Said the blonde lady off of Abba regarding this album, "It really was a fucking nightmare because I got into drugs, alcohol, redheaded women and Burger King, and that combination, man, it’s the path to destitution. And that’s exactly where it took me. Life was killing me. I tried to mask the pain by drowning myself in cocaine and alcohol until I thought I was the Pope. I used to walk the streets in Soviet and Nazi uniforms. I put a sign outside my house encouraging burglars and left my front door open. I would lie under the bed wearing night vision goggles waiting for people to come in – and they never did. The intruders never came, the fucking cocksuckers. I was a complete mess." Or maybe it was someone else that said that about something else, something more interesting. It was probably someone else and definitely something more interesting. Carry on. Nothing to see here. Oh, the album? It's awful, it would have benefitted from some drugs, alcohol, redheaded women and Burger King.

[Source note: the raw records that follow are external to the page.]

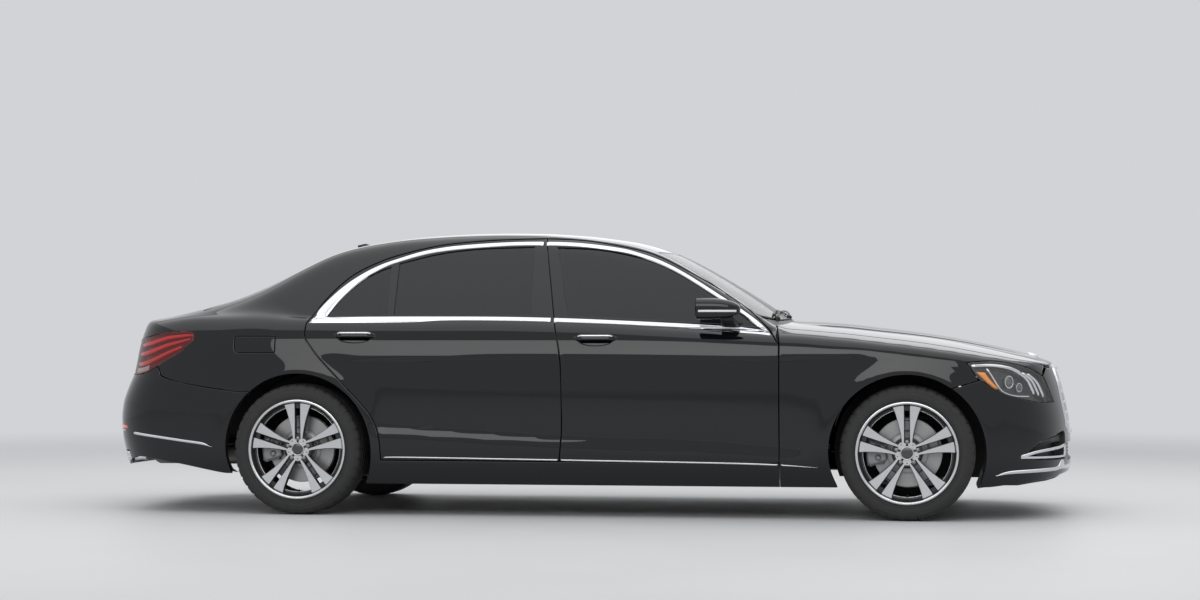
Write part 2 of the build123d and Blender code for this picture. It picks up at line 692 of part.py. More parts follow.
with BuildPart() as rear_axle:
    add(block(rear_axle_x - 230, rear_axle_x - 170, -470, 470, 235, 300))
    add(block(rear_axle_x + 170, rear_axle_x + 230, -470, 470, 235, 300))
    add(block(rear_axle_x - 230, rear_axle_x + 230, -470, -410, 235, 300))
    add(block(rear_axle_x - 230, rear_axle_x + 230, 410, 470, 235, 300))
    add(block(rear_axle_x - 175, rear_axle_x + 175, -105, 105, 240, 370))
    for side in (-1, 1):
        add(on_wheel(upright_form.part, "rear", side))
        reach = side * (track_half["rear"] - 70)
        foot = side * 440
        low, high = min(reach, foot), max(reach, foot)
        add(block(rear_axle_x - 26, rear_axle_x + 26, low, high, 196, 226))
        add(block(rear_axle_x - 230, rear_axle_x - 26, *sorted((foot, foot + side * 60)), 196, 240))
        add(block(rear_axle_x + 26, rear_axle_x + 230, *sorted((foot, foot + side * 60)), 196, 240))
        add(cross_cylinder(rear_axle_x, wheel_radius, 20, *sorted((side * 100, side * 760))))
save(rear_axle.part, "rear_axle")

with BuildPart() as engine:
    add(block(1290, 2060, -290, 290, 250, 740))
save(engine.part, "engine")

with BuildPart() as exhaust:
    for side in (-1, 1):
        middle = side * 70
        add(block(-980, 1180, middle - 28, middle + 28, 160, 200))
        add(block(-1180, -980, middle - 45, middle + 45, 160, 225))
        add(block(-2330, -1730, side * 470 - 118, side * 470 + 118, 215, 340))
        add(block(-1760, -1700, *sorted((side * 20, side * 560)), 232, 290))
        add(block(-2496, -2320, *sorted((side * 470, side * 680)), *tailpipe_heights))
    add(block(-1730, -1170, -45, 45, 180, 226))
    add(block(-1760, -1700, -60, 60, 180, 290))
    add(block(-1190, -1160, -110, 110, 170, 220))
save(exhaust.part, "exhaust")

# ---------------------------------------------------------------- cabin
wheel_centre = (430.0, 375.0, 872.0)
column_tilt = 24.0
column_axis = (-math.cos(math.radians(column_tilt)), 0.0, math.sin(math.radians(column_tilt)))
column_plane = Plane(origin=wheel_centre, x_dir=(0, 1, 0), z_dir=column_axis)

with BuildPart() as steering_wheel:
    with BuildSketch(column_plane.offset(-14)):
        Circle(188)
        Circle(160, mode=Mode.SUBTRACT)
        with Locations((0, 0)):
            Circle(62)
        Rectangle(340, 34)
        with Locations((0, -90)):
            Rectangle(40, 160)
    extrude(amount=28)
save(steering_wheel.part, "steering_wheel")

dash_outline = [(640, 720), (655, 860), (720, 936), (900, 952), (1030, 930), (1080, 900), (1080, 700)]
dash_outline += [(760, 560)]
console_outline = [(-180, 352), (-180, 560), (150, 620), (560, 640), (760, 700), (900, 700), (900, 352)]
with BuildPart() as dashboard:
    add(side_prism(dash_outline, -760, 760))
    add(side_prism(console_outline, -150, 150))
    with BuildSketch(column_plane.offset(-330)):
        Circle(38)
    extrude(amount=300)
save(dashboard.part, "dashboard")

seat_cushion = [(-130, 300), (-150, 470), (-60, 500), (330, 548), (392, 520), (392, 420), (250, 300)]
seat_back = [(-110, 420), (-100, 500), (-180, 760), (-262, 1010), (-300, 1020), (-345, 1000), (-330, 700)]
seat_back += [(-240, 420)]
headrest = [(-300, 1000), (-262, 990), (-262, 1195), (-330, 1205), (-350, 1080), (-335, 990)]
seat_foot = [(-100, 214), (-100, 302), (250, 302), (250, 214)]


def front_seat(side):
    """Cushion, back and headrest of one front seat."""
    middle = side * 375
    with BuildPart() as seat:
        add(side_prism(seat_cushion, middle - 215, middle + 215))
        add(side_prism(seat_back, middle - 205, middle + 205))
        add(side_prism(headrest, middle - 118, middle + 118))
        add(side_prism(seat_foot, middle - 180, middle + 180))
    return seat.part


save(pair(front_seat), "front_seats")

bench = [(-1010, 362), (-1010, 500), (-1000, 520), (-560, 552), (-520, 520), (-540, 362)]
bench_back = [(-1030, 404), (-1010, 480), (-1000, 520), (-1080, 760), (-1170, 990), (-1290, 1000)]
bench_back += [(-1298, 600), (-1298, 404)]
rear_headrest = [(-1170, 985), (-1290, 998), (-1290, 1180), (-1230, 1190), (-1180, 1170)]
with BuildPart() as rear_seat:
    add(side_prism(bench, -640, 640))
    add(side_prism(bench_back, -570, 570))
    for middle in (-350, 350):
        add(side_prism(rear_headrest, middle - 120, middle + 120))
save(rear_seat.part, "rear_seat")

# ---------------------------------------------------------------- mirrors
for side, word in ((-1, "right"), (1, "left")):
    low, high = sorted((side * 922, side * 1060))
    foot_low, foot_high = sorted((side * 840, side * 1000))
    with BuildPart() as mirror:
        add(block(672, 900, low, high, 1016, 1126))
        fillet(mirror.edges(), 26)
        add(block(800, 890, foot_low, foot_high, 984, 1022))
        add(body_outer, mode=Mode.SUBTRACT)
        add(cabin_outer, mode=Mode.SUBTRACT)
    save(mirror.part, f"mirror_{word}")
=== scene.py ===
import json
import math

import bpy
import numpy as np
from mathutils import Matrix, Vector, geometry


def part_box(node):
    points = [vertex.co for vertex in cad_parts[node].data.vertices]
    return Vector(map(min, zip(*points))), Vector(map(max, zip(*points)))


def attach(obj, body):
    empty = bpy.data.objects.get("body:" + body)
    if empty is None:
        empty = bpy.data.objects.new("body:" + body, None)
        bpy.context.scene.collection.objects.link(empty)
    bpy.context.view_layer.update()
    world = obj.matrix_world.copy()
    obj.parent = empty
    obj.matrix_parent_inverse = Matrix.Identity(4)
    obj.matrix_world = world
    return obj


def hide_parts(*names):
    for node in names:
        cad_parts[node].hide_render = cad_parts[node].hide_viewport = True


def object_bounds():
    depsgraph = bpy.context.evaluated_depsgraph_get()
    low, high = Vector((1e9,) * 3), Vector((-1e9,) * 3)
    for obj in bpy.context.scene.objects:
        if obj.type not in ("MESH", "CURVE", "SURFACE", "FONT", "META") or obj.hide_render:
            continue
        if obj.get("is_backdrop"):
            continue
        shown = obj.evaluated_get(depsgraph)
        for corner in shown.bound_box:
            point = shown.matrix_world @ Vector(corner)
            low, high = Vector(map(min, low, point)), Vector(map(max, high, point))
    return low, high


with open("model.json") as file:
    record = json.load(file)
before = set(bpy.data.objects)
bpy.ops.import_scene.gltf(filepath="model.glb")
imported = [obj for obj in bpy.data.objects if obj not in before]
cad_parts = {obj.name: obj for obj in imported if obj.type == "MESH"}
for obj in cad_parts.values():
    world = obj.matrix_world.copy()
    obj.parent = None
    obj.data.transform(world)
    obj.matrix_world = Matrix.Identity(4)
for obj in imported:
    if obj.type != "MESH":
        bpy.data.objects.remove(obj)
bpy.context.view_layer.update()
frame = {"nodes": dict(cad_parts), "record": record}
scene = bpy.context.scene
print("frame loaded")

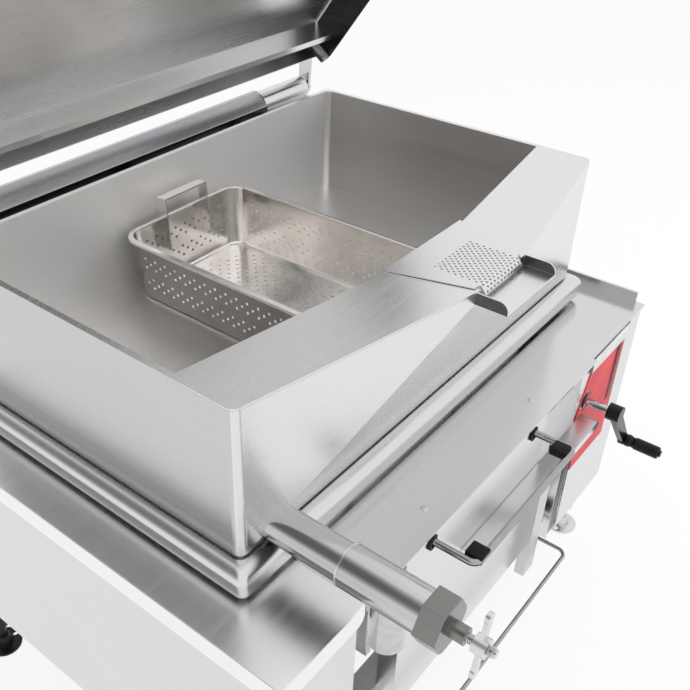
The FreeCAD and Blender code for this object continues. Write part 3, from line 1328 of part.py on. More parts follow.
def lid_handle():
    y = LID_FRONT - LID_HANDLE_STAND
    z = LID_LOW + LID_H * 0.55
    r = LID_HANDLE_R
    bar = rod_x(-LID_HANDLE_HALF, LID_HANDLE_HALF, y, z, r)
    posts = [rod_y(x, y, LID_FRONT, z, r * 0.8) for x in (-LID_HANDLE_HALF + LID_POST_IN, LID_HANDLE_HALF - LID_POST_IN)]
    return opened(join([bar] + posts))


def nodes():
    return {
        "pan_shell": pan_shell(),
        "pour_lip": pour_lip(),
        "strainer": strainer(),
        "pan_skirt": skirt(),
        "base_cover": base_cover(),
        "insulation": insulation(),
        "heating_elements": heating_elements(),
        "element_clamps": element_clamps(),
        "hinge_arm": hinge_arm(ARM_LEFT_X),
        "tilt_quadrant": tilt_quadrant(),
        "pivot_pins": pivot_pins(),
        "pivot_blocks": pivot_blocks(),
        "pinion_shaft": pinion_shaft(),
        "worm_wheel": worm_wheel(),
        "worm": worm(),
        "gear_carrier": gear_carrier(),
        "crank_bushing": crank_bushing(),
        "crank_shaft": crank_shaft(),
        "crank_arm": crank_arm(),
        "crank_grip": crank_grip(),
        "left_deck": left_deck(),
        "apron": apron(),
        "right_deck": right_deck(),
        "rear_deck": rear_deck(),
        "pan_rests": pan_rests(),
        "left_cabinet": left_cabinet(),
        "console_shell": console_shell(),
        "console_inner_panel": console_inner_panel(),
        "rear_panel": rear_panel(),
        "front_panel": front_panel(),
        "red_panel": red_panel(),
        "name_plate": name_plate(),
        "front_ledge": front_ledge(),
        "carrier_rods": carrier_rods(),
        "carrier_bumpers": carrier_bumpers(),
        "rod_grommets": rod_grommets(),
        "rod_guides": rod_guides(),
        "wire_carrier": wire_carrier(),
        "clamp_knob": clamp_knob(),
        "guide_channel": guide_channel(),
        "base_frame": base_frame(),
        "feet": feet(),
        "apron_screws": apron_screws(),
        "control_box": control_box(),
        "power_gland": power_gland(),
        "valve_tube": valve_tube(),
        "valve_body": valve_body(),
        "bonnet_nut": bonnet_nut(),
        "valve_plug": valve_plug(),
        "valve_stem": valve_stem(),
        "valve_handle": valve_handle(),
        "basket": basket(),
        "basket_handle": basket_handle(),
        "torsion_tube": torsion_tube(),
        "tube_brackets": tube_brackets(),
        "torsion_bar": torsion_bar(),
        "lid_shell": lid_shell(),
        "drip_strip": drip_strip(),
        "lid_links": lid_links(),
        "lid_handle": lid_handle(),
    }


def model_point(x, y, z):
    # Point of the model frame, in metres.
    return [round(x / 1000, 6), round((y - FEET_MID_Y) / 1000, 6), round(z / 1000, 6)]


def main():
    os.makedirs("parts", exist_ok=True)
    made = nodes()
    for name, shape in made.items():
        placed = shape.copy()
        placed.translate(V(0, -FEET_MID_Y, 0))
        placed.exportStep(os.path.join("parts", name + ".step"))
    print(len(made), "nodes")


main()
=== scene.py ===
import json
import math

import bmesh
import bpy
from mathutils import Matrix, Vector
from mathutils.geometry import delaunay_2d_cdt


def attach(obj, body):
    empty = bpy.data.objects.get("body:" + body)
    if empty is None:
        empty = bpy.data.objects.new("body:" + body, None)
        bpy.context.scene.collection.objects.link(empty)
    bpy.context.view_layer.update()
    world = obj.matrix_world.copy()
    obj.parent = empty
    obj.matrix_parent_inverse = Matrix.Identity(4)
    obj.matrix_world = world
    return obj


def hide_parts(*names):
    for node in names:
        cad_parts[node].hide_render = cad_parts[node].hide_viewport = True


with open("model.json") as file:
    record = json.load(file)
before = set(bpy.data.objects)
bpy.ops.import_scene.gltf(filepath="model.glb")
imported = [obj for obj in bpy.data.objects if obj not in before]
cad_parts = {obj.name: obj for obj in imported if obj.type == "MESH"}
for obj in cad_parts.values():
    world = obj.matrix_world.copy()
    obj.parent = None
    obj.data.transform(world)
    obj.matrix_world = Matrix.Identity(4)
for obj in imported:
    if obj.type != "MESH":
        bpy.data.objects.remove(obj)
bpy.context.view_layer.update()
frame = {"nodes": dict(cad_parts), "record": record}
NODES = frame["nodes"]
RECORD = frame["record"]

# The solids' own lengths in millimetres have y measured from the pan's front wall.
ORIGIN_Y = 289.0
BODY_OF = {n: body for body, listed in RECORD["behaviour"]["bodies"].items() for n in listed}


def mm(x, y, z):
    """Point given in the solids' own millimetres, in the frame's metres."""
    return Vector((x, y - ORIGIN_Y, z)) / 1000.0


def srgb(value):
    """Picture value from 0 to 255 as a linear shader value."""
    c = value / 255.0
    return c / 12.92 if c <= 0.04045 else ((c + 0.055) / 1.055) ** 2.4


def grey(value, warm=0.0):
    """Grey shader colour, made warmer or, below zero, colder by a small share."""
    v = srgb(value)
    return (v * (1 + warm), v, v * (1 - warm), 1.0)


def rgb(r, g, b):
    return (srgb(r), srgb(g), srgb(b), 1.0)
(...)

Dirty mutant blues n' roll.
This is ok, better than most of the output of the various Byrds. If you like middle of the road '70s folk country rock then fill your boots.
Rock n' roll's original whirlwind / Grade A shithouse. One of the few live albums I have ever heard that really makes me wish I'd had the chance to see him live. It's a performance every bit as raw and frenzied as the Jerry Lee Lewis legend would have you believe he was in real life.
Fuck you the List, what a way to ruin Christmas you fucking grinch.
Syd Barrett psychedelic genius my hairy bum hoop, he's got nothing on Ben Doak. This probably would have just about scraped a 3 until I got to The Gnome but that drivel has knocked it down a point.
I've said it once before but it bears repeating: https://youtu.be/3xPDBA2mSHI
"Some people say I'm a pussy. I say, you are what you eat." K.D. Lang, 1988* *Probably. Or not. Probably not.
Ok. Average at best. Carry on.
Yeah, about as good as '60s British guitar pop gets. And some early examples of what would become the McCartney signature style of balladry thrown in for good measure. Probably the best album by this era of The Beatles i.e. the bowl cut, matching suits, cheeky chappy Beatles.